This is quite true, but at the same time shouldn't obscure the backward 
character of the mass movement, which the fascists reinforce. It's comforting 
to describe the movement as "contradictory", but there is little evidence of 
such political contradictions, with the radical and liberal left marginalized 
and the values they represent discredited, and the movement's organization 
tightly controlled from above by the right nationalist parties. From the first 
interview with Denis, a left-wing activist in Kiev:

Vratislav: ...I read that the ultra-right activists are a minority within the 
movement, however an important one. Could you possibly make an estimation how 
big this minority is and explain what gives them such an importance? And what 
about liberals? How numerous they are and what is their importance in the 
movement? I mean even in terms of practice.

Denis: Ukraine has a big problem with liberals – they don’t exist as a 
self-sufficient strong political trend. Both political camps are dominated by 
right populist ideologies – a wild mix of conservatism and nationalism. That’s 
the main problem, because the actual number of the ultra right activists is not 
that big, it’s even tiny compared to the crowd which at some times consisted of 
100 thousand people or even more; while the full mobilization potential of 
fascists from all Ukraine is approximately 1-2 thousands.
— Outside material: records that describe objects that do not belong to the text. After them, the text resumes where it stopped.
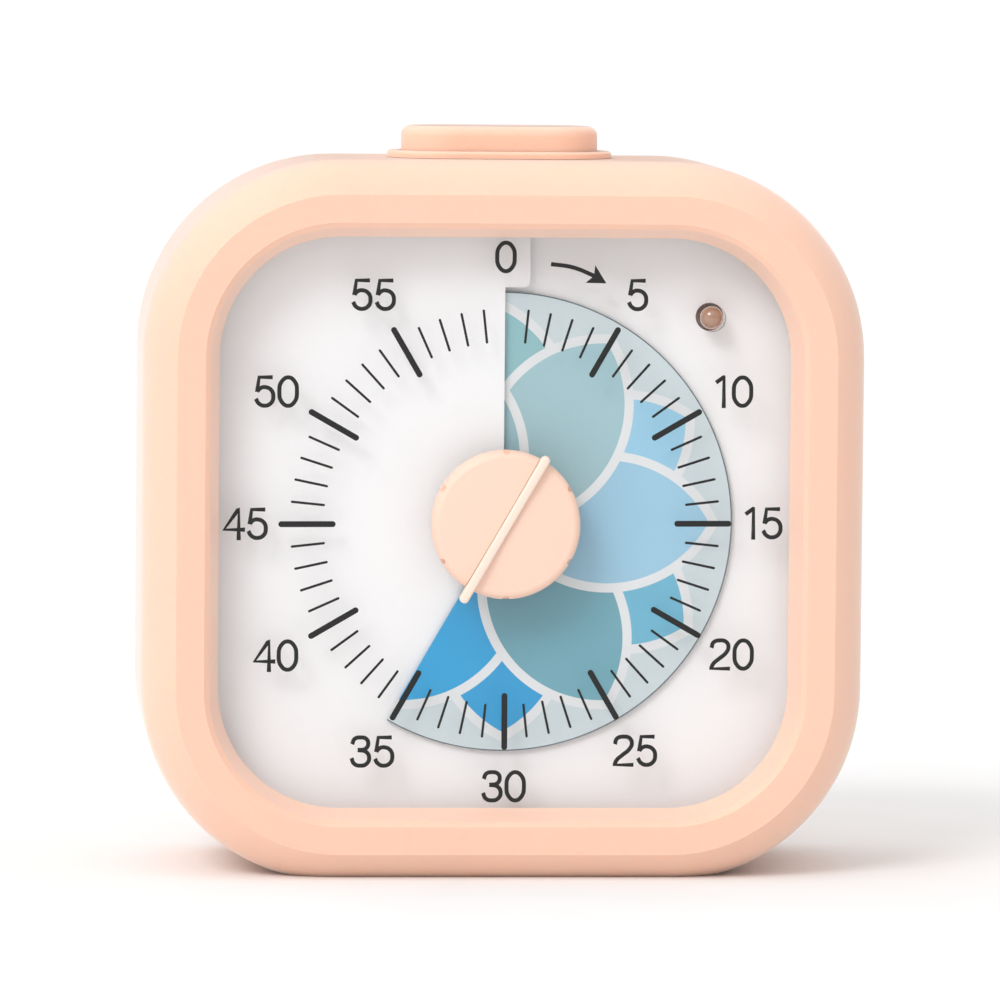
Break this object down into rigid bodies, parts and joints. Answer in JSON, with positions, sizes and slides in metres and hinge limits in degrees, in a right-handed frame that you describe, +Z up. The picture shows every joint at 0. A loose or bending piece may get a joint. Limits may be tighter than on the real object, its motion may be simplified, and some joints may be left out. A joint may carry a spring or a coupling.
{
  "type": "visual countdown timer",
  "caption": "Rounded square desk countdown timer: sunk dial under a clear window, sliding colour disc, centre knob, small lamp, wide top button and a battery door at the back.",
  "frame": {"origin": "middle of the flat base, at the surface it stands on", "axes": "+Z up, the dial faces -Y, +X to the viewer's right"},
  "size_m": [0.0898, 0.04, 0.0928],
  "materials": {
    "sleeve": "soft matte silicone",
    "housing": "fine moulded texture",
    "knob": "satin moulded",
    "pointer": "satin moulded",
    "button": "soft matte",
    "lens": "clear polished",
    "dial_white": "white printed sheet",
    "disc_print": "printed film",
    "inner_plastic": "plain moulded",
    "gear_plastic": "nylon",
    "steel": "bright",
    "brass": "turned",
    "copper": "enamelled winding",
    "magnet": "sintered",
    "board": "solder mask",
    "black_plastic": "moulded",
    "lamp": "clear epoxy",
    "nickel": "plated",
    "cell_jacket": "plain sleeve",
    "slider": "moulded"
  },
  "bodies": {
    "case": {"battery_cell_lower": "cell_jacket", "battery_cell_upper": "cell_jacket", "board_screws": "steel", "button_bezel": "button", "button_switch": "black_plastic", "buzzer": "black_plastic", "chassis_screws": "steel", "circuit_board": "board", "coil_bobbin": "black_plastic", "coil_core": "steel", "coil_winding": "copper", "contact_plates": "nickel", "contact_springs": "nickel", "dial_chassis": "inner_plastic", "dial_lens": "lens", "face_plate": "dial_white", "front_housing": "housing", "housing_screws": "steel", "indicator_lamp": "lamp", "intermediate_arbor": "steel", "lamp_board": "board", "lamp_leads": "nickel", "movement_back": "inner_plastic", "movement_front": "inner_plastic", "movement_screws": "steel", "quartz_can": "nickel", "rear_housing": "housing", "rotor_arbor": "steel", "shaft_bush": "brass", "silicone_sleeve": "sleeve", "stator_plate": "steel", "switch_board": "board", "switch_board_screws": "steel", "timer_chip": "black_plastic", "volume_switch_body": "black_plastic"},
    "knob": {"setting_knob": "knob", "knob_pointer": "pointer", "knob_shaft": "steel", "shaft_clip": "steel", "clutch_washer": "steel", "centre_wheel": "gear_plastic"},
    "disc": {"colour_disc": "disc_print", "disc_hub": "inner_plastic"},
    "intermediate_gear": {"intermediate_wheel": "gear_plastic"},
    "rotor": {"rotor_pinion": "gear_plastic", "rotor_magnet": "magnet"},
    "door": {"battery_door": "housing"},
    "slider": {"volume_slider": "slider"},
    "top_button": {"light_button": "button", "switch_plunger": "black_plastic"}
  },
  "joints": [
    {"name": "knob_turn", "type": "hinge", "parent": "case", "child": "knob", "pos_m": [0, 0, 0.0439], "axis": [0, 1, 0], "range_deg": [-210, 150]},
    {"name": "disc_advance", "type": "slide", "parent": "knob", "child": "disc", "axis": [0, -1, 0], "range_m": [-0.00082, 0.00059]},
    {"name": "intermediate_turn", "type": "hinge", "parent": "case", "child": "intermediate_gear", "pos_m": [0.01061, 0, 0.05451], "axis": [0, 1, 0], "range_deg": [-601, 841]},
    {"name": "rotor_turn", "type": "hinge", "parent": "case", "child": "rotor", "pos_m": [-0.00065, 0, 0.06101], "axis": [0, 1, 0], "range_deg": [-2802, 2002]},
    {"name": "button_press", "type": "slide", "parent": "case", "child": "top_button", "axis": [0, 0, -1], "range_m": [0, 0.0008], "stiffness_N_per_m": 400, "springref_m": -0.001},
    {"name": "volume_slide", "type": "slide", "parent": "case", "child": "slider", "axis": [1, 0, 0], "range_m": [0, 0.004]},
    {"name": "door_tilt", "type": "hinge", "parent": "case", "child": "door", "pos_m": [0, 0.01785, 0.0129], "axis": [-1, 0, 0], "range_deg": [0, 95]}
  ],
  "couplings": [
    {"joint": "disc_advance", "follows": "knob_turn", "m_per_rad": 0.00022282},
    {"joint": "intermediate_turn", "follows": "knob_turn", "ratio": -4},
    {"joint": "rotor_turn", "follows": "knob_turn", "ratio": 13.333}
  ]
}
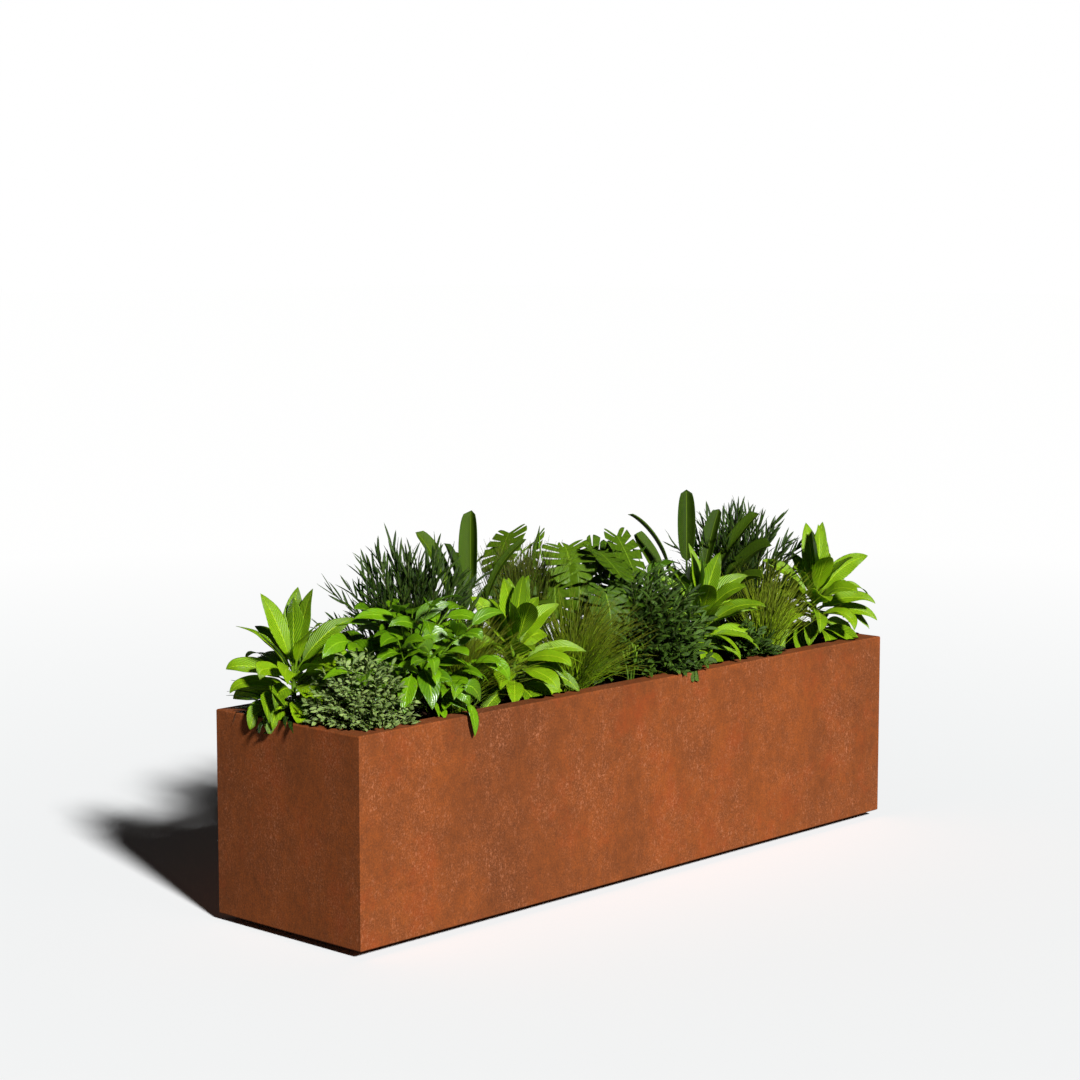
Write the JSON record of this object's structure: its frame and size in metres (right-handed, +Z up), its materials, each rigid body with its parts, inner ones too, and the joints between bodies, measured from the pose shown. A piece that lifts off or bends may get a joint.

But, first of all, 
their ideas are welcome among the apolitical crowd; second of all, they are 
very well organized, and also people love their “radicalism”. An average 
Ukrainian worker hates the police and the government but he will never fight 
them openly and risk his comfort. So he or she welcomes a “vanguard” which is 
ready to fight on their behalf; especially if that vanguard shares “good” 
patriotic values.

[…]

Vratislav: It is obvious that conservative views play an important role within 
the consciousness of a large part of the Ukrainian population. Where shall we 
look for historical and social sources of such conservatism?

Denis: Yes, I’ve already written about the creepy archaic patterns that are 
being revived at Maidan. Also, about the reasons: during the last 20 years the 
humanitarian policies of the state were in the hands of nationalists. And they 
managed to raise a generation which doesn’t see any problem in phrases like 
“Ukraine for Ukrainians” or “Ukraine is above all”, in a notion of “gene pool 
of the nation”. Also, the traditions and the “heroic” past is also considered 
as something a priori good. Denying the current state of affairs and the Soviet 
experience, being afraid of all the progressive elements of EU ideology (like 
tolerance for LGBT, popularity of leftist ideology) they are gladly embracing 
all the invented traditions they were taught in schools.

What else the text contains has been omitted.